The use of dialectics is essential to understand the process of developing consciousness and the objective factor that the reformist leaderships play to make it recede. It’s very common to hear sectarian groups pontifying about the low “level of consciousness” of the masses, in this way blaming them for every defeat, although in action they have shown a revolutionary instinct.

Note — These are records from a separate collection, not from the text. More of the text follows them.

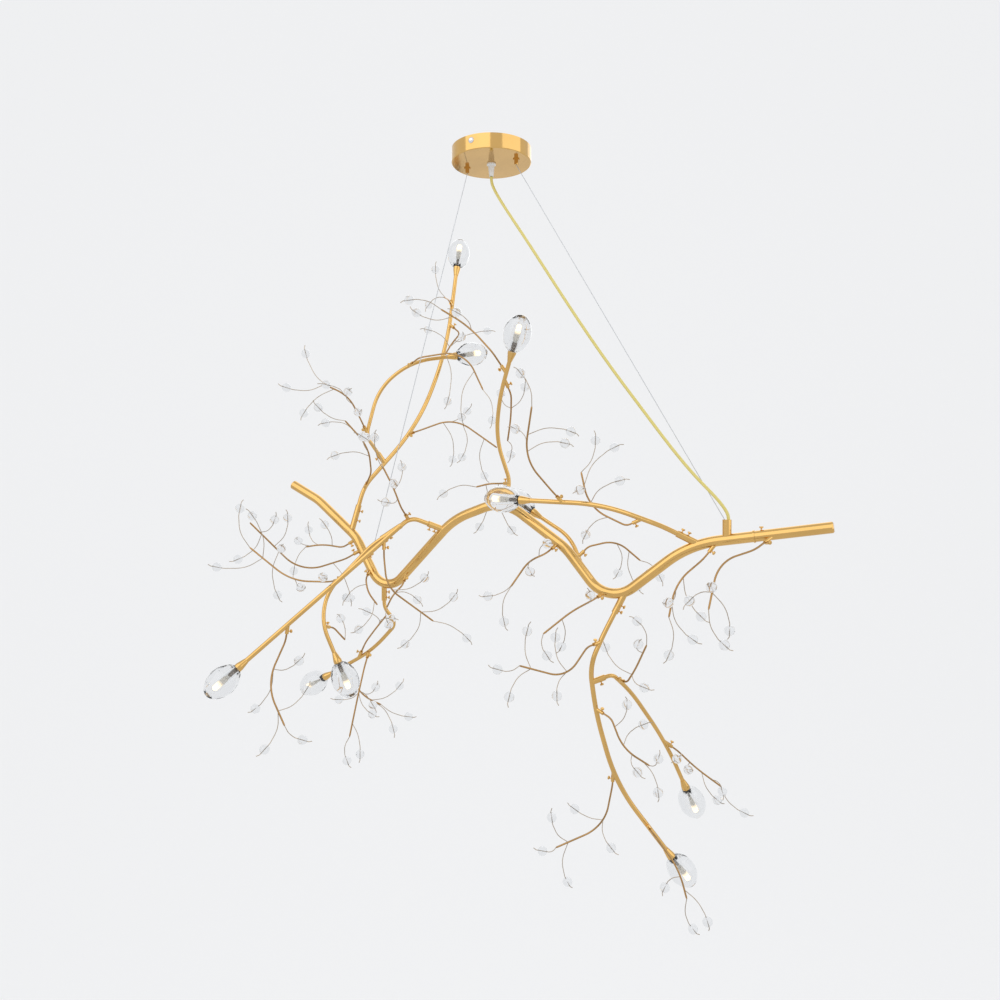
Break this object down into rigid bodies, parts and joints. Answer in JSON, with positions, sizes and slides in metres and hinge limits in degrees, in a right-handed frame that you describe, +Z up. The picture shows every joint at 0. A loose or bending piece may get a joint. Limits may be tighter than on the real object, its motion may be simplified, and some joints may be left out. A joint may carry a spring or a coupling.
{
  "type": "branch chandelier",
  "caption": "Gold branch chandelier: a wavy hung stem with bent swivelling branches, glass egg lamps and wire twigs of clear glass beads, under a round ceiling plate.",
  "frame": {"origin": "ceiling plane, at the middle of the ceiling plate's fixing bar", "axes": "+Z up into the ceiling, +X to the viewer's right in the picture, +Y away from the viewer; the stem hangs in a vertical plane turned 25 degrees, its right end nearer the viewer"},
  "size_m": [0.8777, 0.4966, 1.1434],
  "materials": {
    "polished_brass": "polished gold-coloured brass",
    "twig_wire": "bright champagne wire",
    "zinc_steel": "zinc plated",
    "chrome_screws": "chrome plated",
    "clear_nylon": "translucent nylon",
    "white_plastic": "matt moulded",
    "steel_rope": "fine steel rope",
    "amber_cable": "clear yellow-gold sheath",
    "wire_insulation": "insulation",
    "clear_glass": "clear polished glass",
    "lamp_metal": "threaded lampholder with a warm white bulb"
  },
  "bodies": {
    "ceiling_set": {"ceiling_bracket": "zinc_steel", "canopy": "polished_brass", "canopy_side_screws": "chrome_screws", "wire_grippers": "polished_brass", "cable_gland": "clear_nylon", "gland_nut": "clear_nylon", "terminal_block": "white_plastic", "led_driver": "white_plastic"},
    "hanging_frame": {"suspension_wires": "steel_rope", "power_cable": "amber_cable", "main_stem": "polished_brass", "stem_end_piece": "polished_brass", "stem_end_caps": "polished_brass", "hanger_post": "polished_brass", "wire_clip": "polished_brass", "stem_thumbscrews": "polished_brass", "stem_wiring": "wire_insulation", "stem_twigs": "twig_wire", "stem_beads": "clear_glass"},
    "branch_1": {"branch_1_tube": "polished_brass", "branch_1_lamp": "lamp_metal", "branch_1_glass": "clear_glass", "branch_1_twigs": "twig_wire"},
    "branch_2": {"branch_2_tube": "polished_brass", "branch_2_lamp": "lamp_metal", "branch_2_glass": "clear_glass", "branch_2_twigs": "twig_wire"},
    "branch_3": {"branch_3_tube": "polished_brass", "branch_3_lamp": "lamp_metal", "branch_3_glass": "clear_glass", "branch_3_twigs": "twig_wire"},
    "branch_4": {"branch_4_tube": "polished_brass", "branch_4_lamp": "lamp_metal", "branch_4_glass": "clear_glass", "branch_4_twigs": "twig_wire"},
    "branch_5": {"branch_5_tube": "polished_brass", "branch_5_lamp": "lamp_metal", "branch_5_glass": "clear_glass", "branch_5_twigs": "twig_wire"},
    "branch_6": {"branch_6_tube": "polished_brass", "branch_6_lamp": "lamp_metal", "branch_6_glass": "clear_glass", "branch_6_twigs": "twig_wire"},
    "branch_7": {"branch_7_tube": "polished_brass", "branch_7_lamp": "lamp_metal", "branch_7_glass": "clear_glass", "branch_7_twigs": "twig_wire"},
    "branch_8": {"branch_8_tube": "polished_brass", "branch_8_lamp": "lamp_metal", "branch_8_glass": "clear_glass", "branch_8_twigs": "twig_wire"},
    "branch_9": {"branch_9_tube": "polished_brass", "branch_9_lamp": "lamp_metal", "branch_9_glass": "clear_glass", "branch_9_twigs": "twig_wire"},
    "branch_10": {"branch_10_tube": "polished_brass", "branch_10_lamp": "lamp_metal", "branch_10_glass": "clear_glass", "branch_10_twigs": "twig_wire"}
  },
  "joints": [
    {"name": "frame_swing", "type": "hinge", "parent": "ceiling_set", "child": "hanging_frame", "pos_m": [0, 0, -0.03], "axis": [0.9063, -0.4226, 0], "range_deg": [-10, 10]},
    {"name": "branch_1_swivel", "type": "hinge", "parent": "hanging_frame", "child": "branch_1", "pos_m": [-0.23045, 0.10746, -0.58258], "axis": [0.2571, 0.0643, 0.9642], "range_deg": [-30, 30]},
    {"name": "branch_2_swivel", "type": "hinge", "parent": "branch_1", "child": "branch_2", "pos_m": [-0.17882, 0.1292, -0.46851], "axis": [-0.5523, -0.0921, 0.8285], "range_deg": [-10, 10]},
    {"name": "branch_3_swivel", "type": "hinge", "parent": "hanging_frame", "child": "branch_3", "pos_m": [0.02225, -0.01037, -0.53966], "axis": [0.124, 0, 0.9923], "range_deg": [-10, 10]},
    {"name": "branch_4_swivel", "type": "hinge", "parent": "hanging_frame", "child": "branch_4", "pos_m": [0.28395, -0.13241, -0.59068], "axis": [-0.8909, 0.0891, 0.4454], "range_deg": [-10, 30]},
    {"name": "branch_5_swivel", "type": "hinge", "parent": "hanging_frame", "child": "branch_5", "pos_m": [-0.0734, 0.03423, -0.57611], "axis": [-0.8704, -0.3482, 0.3482], "range_deg": [-5, 10]},
    {"name": "branch_6_swivel", "type": "hinge", "parent": "hanging_frame", "child": "branch_6", "pos_m": [-0.17296, 0.08065, -0.66334], "axis": [0, 0, -1], "range_deg": [-15, 60]},
    {"name": "branch_7_swivel", "type": "hinge", "parent": "branch_5", "child": "branch_7", "pos_m": [-0.13742, 0.00722, -0.56885], "axis": [-0.8321, 0, -0.5547], "range_deg": [-8, 10]},
    {"name": "branch_8_swivel", "type": "hinge", "parent": "branch_9", "child": "branch_8", "pos_m": [0.14325, -0.08002, -0.78819], "axis": [0.937, 0.1562, 0.3123], "range_deg": [-10, 60]},
    {"name": "branch_9_swivel", "type": "hinge", "parent": "hanging_frame", "child": "branch_9", "pos_m": [0.18977, -0.08849, -0.65886], "axis": [-0.446, 0.0743, -0.892], "range_deg": [-60, 60]},
    {"name": "branch_10_swivel", "type": "hinge", "parent": "hanging_frame", "child": "branch_10", "pos_m": [0.13828, -0.06448, -0.6401], "axis": [-0.1302, 0.9113, 0.3906], "range_deg": [-5, 60]}
  ]
}
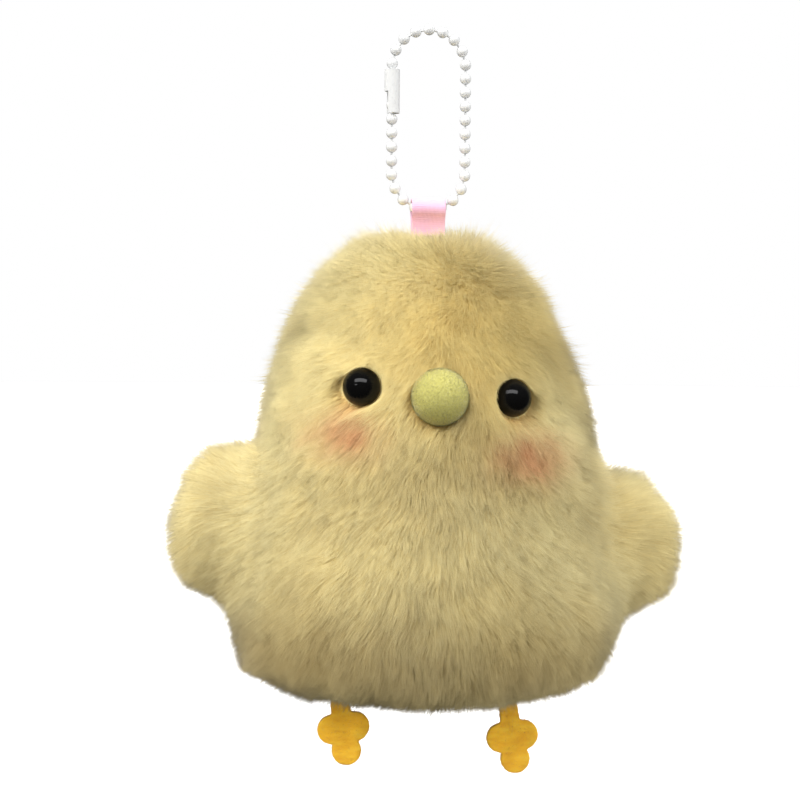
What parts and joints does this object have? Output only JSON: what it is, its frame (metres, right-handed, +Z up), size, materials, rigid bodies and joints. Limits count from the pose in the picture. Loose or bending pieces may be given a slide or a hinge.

Trotsky is very clear when he approaches the fundamental question: “Only vulgar “Marxists”, who interpret politics as the direct and straightforward reflex of the economy, can think that the leadership straightforwardly and directly reflects the class. In reality, the leadership, after rising above the oppressed class, inevitably succumbs to the pressure of the ruling class. The leadership of the US unions, for example, reflects more the bourgeoisie than the proletariat. The choosing and education of a truly revolutionary leadership, which can resist the pressure of the bourgeoisie, is an extraordinarily difficult task. The dialectics of the historical process is shown brilliantly in the fact that the proletariat of the most backward country, Russia, was able to borne out, under specific historical conditions, the most farsighted and courageous leadership that we have ever known. On the other hand, the proletariat of the country with the oldest capitalist culture, Great-Britain, has, for now, the most servile and stupid leadership (...) all kinds of terrified and disillusioned pseudomarxists assume that the bankruptcy of the leadership simply reflects the incapacity of the proletariat to fulfill its revolutionary mission. Not all of our opponents clearly express this thought, but all- ultra-leftists, centrists, anarchists, not to mention Stalinists and social democrats- unload their responsibility in the defeats on to the back of the proletariat.”
We have no doubt that this book is an essential part in the development of the new generation of revolutionaries, but also indispensable for the formation of seasoned revolutionaries.